Thursday, July 10, 2008

Bush Report: McClellan Tells What Happened

When I was a young man in my first year at Flint Community Junior College, confused about all the new things I was learning that did not jibe with my religious indoctrination, I started praying a prayer that I continued for many years. It was, "Lord, show me the truth. Even if the truth is that you don't exist and I'm just talking to myself." I realized then the paradox of praying such a prayer, although I didn't comprehend the naivete that would make me think that I could ever know "THE TRUTH." But I'm happy for the idealism that made me try and continue to try to know "THE TRUTH."

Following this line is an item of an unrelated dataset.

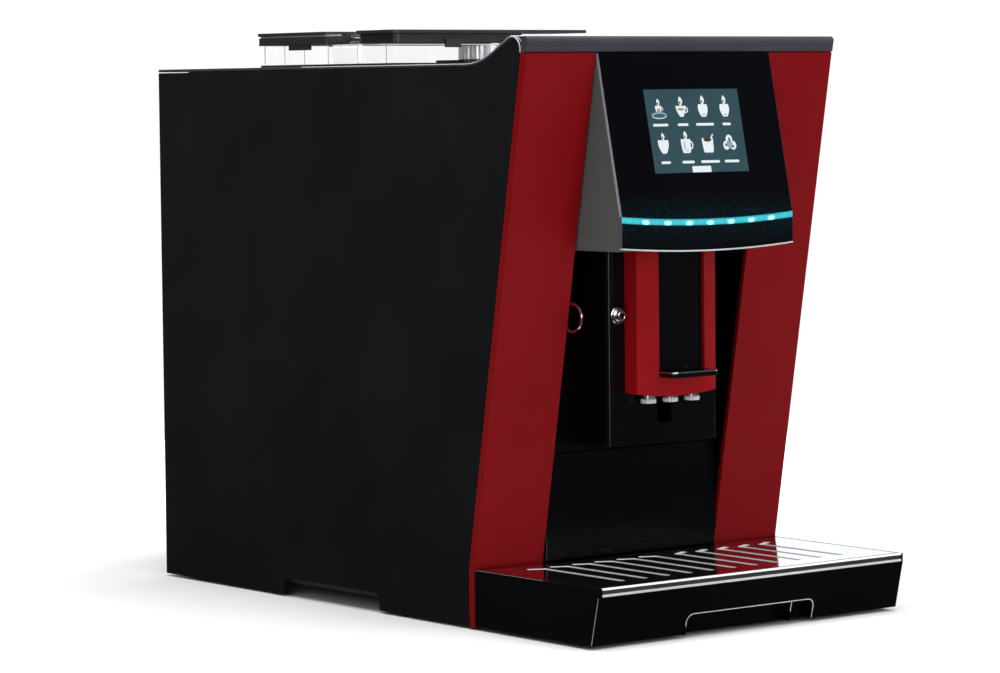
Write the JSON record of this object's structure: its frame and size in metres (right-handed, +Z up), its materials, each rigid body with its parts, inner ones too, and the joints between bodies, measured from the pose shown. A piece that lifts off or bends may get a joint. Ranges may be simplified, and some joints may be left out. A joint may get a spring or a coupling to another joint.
{
  "type": "fully automatic coffee machine",
  "caption": "Countertop bean-to-cup coffee machine with a touch screen head, height-adjustable spout, pull-out drip tray, bean hopper lids and a lift-out water tank.",
  "frame": {"origin": "centre of the footprint, on the surface the machine stands on", "axes": "+Z up, -Y out of the front (the tray and spout side), +X to the right as seen from the front"},
  "size_m": [0.24, 0.444, 0.3548],
  "materials": {
    "panel_black": "satin with a faint fine texture",
    "deck_dark": "matte",
    "band_dark": "satin",
    "fascia_red": "semi-gloss",
    "spout_red": "semi-gloss",
    "gloss_black": "high gloss",
    "head_grey": "satin",
    "display_glass": "high gloss black glass",
    "screen": "lit screen",
    "led_cyan": "lit light guide",
    "chrome": "polished",
    "mirror_steel": "mirror polished stainless",
    "brushed_steel": "brushed",
    "clear_plastic": "clear moulded plastic",
    "smoke_plastic": "smoked clear plastic",
    "rubber": "matte",
    "inner_plastic": "matte moulded plastic",
    "brew_plastic": "matte moulded plastic",
    "aluminium": "cast",
    "motor_steel": "zinc plated",
    "burr_steel": "hardened steel",
    "brass": "machined",
    "silicone": "translucent silicone",
    "board_green": "solder mask"
  },
  "bodies": {
    "chassis": {"left_side_panel": "panel_black", "right_side_panel": "panel_black", "door_hinge_pins": "brushed_steel", "rear_panel": "deck_dark", "base_pan": "deck_dark", "feet": "rubber", "casing_screws": "brushed_steel", "chassis_frame": "inner_plastic", "deck_cover": "deck_dark", "top_band": "band_dark", "left_fascia": "fascia_red", "right_fascia": "fascia_red", "bay_liner": "gloss_black", "guide_column": "gloss_black", "milk_port": "chrome", "head_housing": "head_grey", "display_glass": "display_glass", "display_module": "screen", "display_board": "board_green", "led_bar": "led_cyan", "lower_band": "gloss_black", "head_trim": "chrome", "bean_hopper": "clear_plastic", "powder_funnel": "inner_plastic", "lid_hinge_pins": "brushed_steel", "grinder_motor": "motor_steel", "grinder_housing": "inner_plastic", "grounds_chute": "inner_plastic", "brew_frame": "inner_plastic", "brew_chamber": "brew_plastic", "brew_motor": "motor_steel", "tank_seat": "inner_plastic", "pump": "brass", "thermoblock": "aluminium", "water_hoses": "silicone", "circuit_boards": "board_green", "mains_inlet": "inner_plastic", "inlet_pins": "brass", "switch_housing": "inner_plastic"},
    "service_door": {"service_door": "panel_black"},
    "spout": {"spout_shell": "spout_red", "spout_insert": "gloss_black", "spout_ledge": "gloss_black", "spout_carriage": "inner_plastic", "spout_manifold": "inner_plastic", "coffee_nozzles": "chrome"},
    "tray": {"drip_tray": "gloss_black", "tray_trim": "chrome"},
    "plate": {"cup_plate": "mirror_steel"},
    "bin": {"grounds_bin": "gloss_black"},
    "front_lid": {"front_lid": "deck_dark"},
    "rear_lid": {"rear_lid": "deck_dark"},
    "grind_adjuster": {"upper_burr": "burr_steel"},
    "burr": {"lower_burr": "burr_steel"},
    "press": {"brew_piston": "brew_plastic"},
    "screw": {"brew_screw": "brushed_steel"},
    "tank": {"water_tank": "smoke_plastic", "tank_lid_pins": "brushed_steel"},
    "tank_lid": {"tank_lid": "deck_dark"},
    "rocker": {"power_rocker": "gloss_black"}
  },
  "joints": [
    {"name": "tray_slide", "type": "slide", "parent": "chassis", "child": "tray", "axis": [0, -1, 0], "range_m": [0, 0.18]},
    {"name": "plate_lift", "type": "slide", "parent": "tray", "child": "plate", "axis": [0, -0.1994, 0.9799], "range_m": [0, 0.05]},
    {"name": "bin_slide", "type": "slide", "parent": "chassis", "child": "bin", "axis": [0, -1, 0], "range_m": [0, 0.17]},
    {"name": "spout_height", "type": "slide", "parent": "chassis", "child": "spout", "axis": [0, 0, 1], "range_m": [-0.025, 0.04]},
    {"name": "front_lid_swing", "type": "hinge", "parent": "chassis", "child": "front_lid", "pos_m": [0, 0.0705, 0.35], "axis": [-1, 0, 0], "range_deg": [0, 88]},
    {"name": "rear_lid_swing", "type": "hinge", "parent": "chassis", "child": "rear_lid", "pos_m": [0, 0.0855, 0.35], "axis": [1, 0, 0], "range_deg": [0, 88]},
    {"name": "door_swing", "type": "hinge", "parent": "chassis", "child": "service_door", "pos_m": [0.1185, 0.0985, 0.19], "axis": [0, 0, 1], "range_deg": [0, 110]},
    {"name": "tank_lift", "type": "slide", "parent": "chassis", "child": "tank", "axis": [0, 0, 1], "range_m": [0, 0.15]},
    {"name": "tank_lid_swing", "type": "hinge", "parent": "tank", "child": "tank_lid", "pos_m": [0, 0.2146, 0.33], "axis": [-1, 0, 0], "range_deg": [0, 95]},
    {"name": "rocker_tilt", "type": "hinge", "parent": "chassis", "child": "rocker", "pos_m": [-0.034, 0.2168, 0.036], "axis": [1, 0, 0], "range_deg": [-7, 7]},
    {"name": "grind_adjust", "type": "hinge", "parent": "chassis", "child": "grind_adjuster", "pos_m": [-0.042, 0.125, 0.215], "axis": [0, 0, 1], "range_deg": [-20, 20]},
    {"name": "burr_spin", "type": "hinge", "parent": "chassis", "child": "burr", "pos_m": [-0.042, 0.125, 0.2], "axis": [0, 0, 1], "continuous": true},
    {"name": "press_stroke", "type": "slide", "parent": "chassis", "child": "press", "axis": [0, 0, -1], "range_m": [0, 0.038]},
    {"name": "screw_spin", "type": "hinge", "parent": "chassis", "child": "screw", "pos_m": [0.078, 0.02, 0.18], "axis": [0, 0, 1], "range_deg": [-2, 1142]}
  ],
  "couplings": [
    {"joint": "screw_spin", "follows": "press_stroke", "rad_per_m": 523.6}
  ]
}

Scott McClellan, who was George W. Bush's main spokesman for three years and before that was deputy press secretary from the beginning of his administration, had a similar naive belief in the truth. I finally got my hands on McClellan's book, What Happened: Inside the Bush White House and Washington's Culture of Deception. A graduate of the University of Texas, McClellan says he was very familiar with the inscription carved in stone above the south entrance to the University of Texas Tower, from the Gospel of John: "Ye shall know the truth and the truth shall set you free."

McClellan now admits that as Bush's spokesman he didn't always tell the truth, although he claims he didn't intentionally lie. He says in the Preface, page x:
"My own story, however, is of small importance in the broad historical picture. More significant is the larger story in which I played a minor role -- the story of how the presidency of George W. Bush veered terribly off course.

"As press secretary, I spent countless hours defending the administration from the podium in the White House briefing room. Although the things I said then were sincere, I have since come to realize that some of them were badly misguided. In these pages, I've tried to come to grips with some of the truths that life inside the White House bubble obscured."


He goes on to say that while he has friends and former colleagues in the Bush Administration who remain convinced that the administration was fundamentally correct in its most controversial judgments, he has become "genuinely convinced otherwise."

The universal criticism of McClellan, both from Republicans who are still drinking the kool-aid and Democrats is why is McClellan speaking out now. That doesn't worry me. At least he's doing it. Colin Powell, Bush's Secretary of State, has hinted at similar concerns, but he has let his surrogates do the talking. I think it takes particular courage for someone like McClellan, who still professes to like Bush as a person and who has deep roots in the Texas Republican Party, to speak out at any time. I wish he would have seen the light and come clean earlier, but that would not have stopped the Bush White House. When McClellan resigned, we got a new liar in chief, Tony Snow, even more glib than McClellan.

Elections count. Want more of the same? Then vote McCain.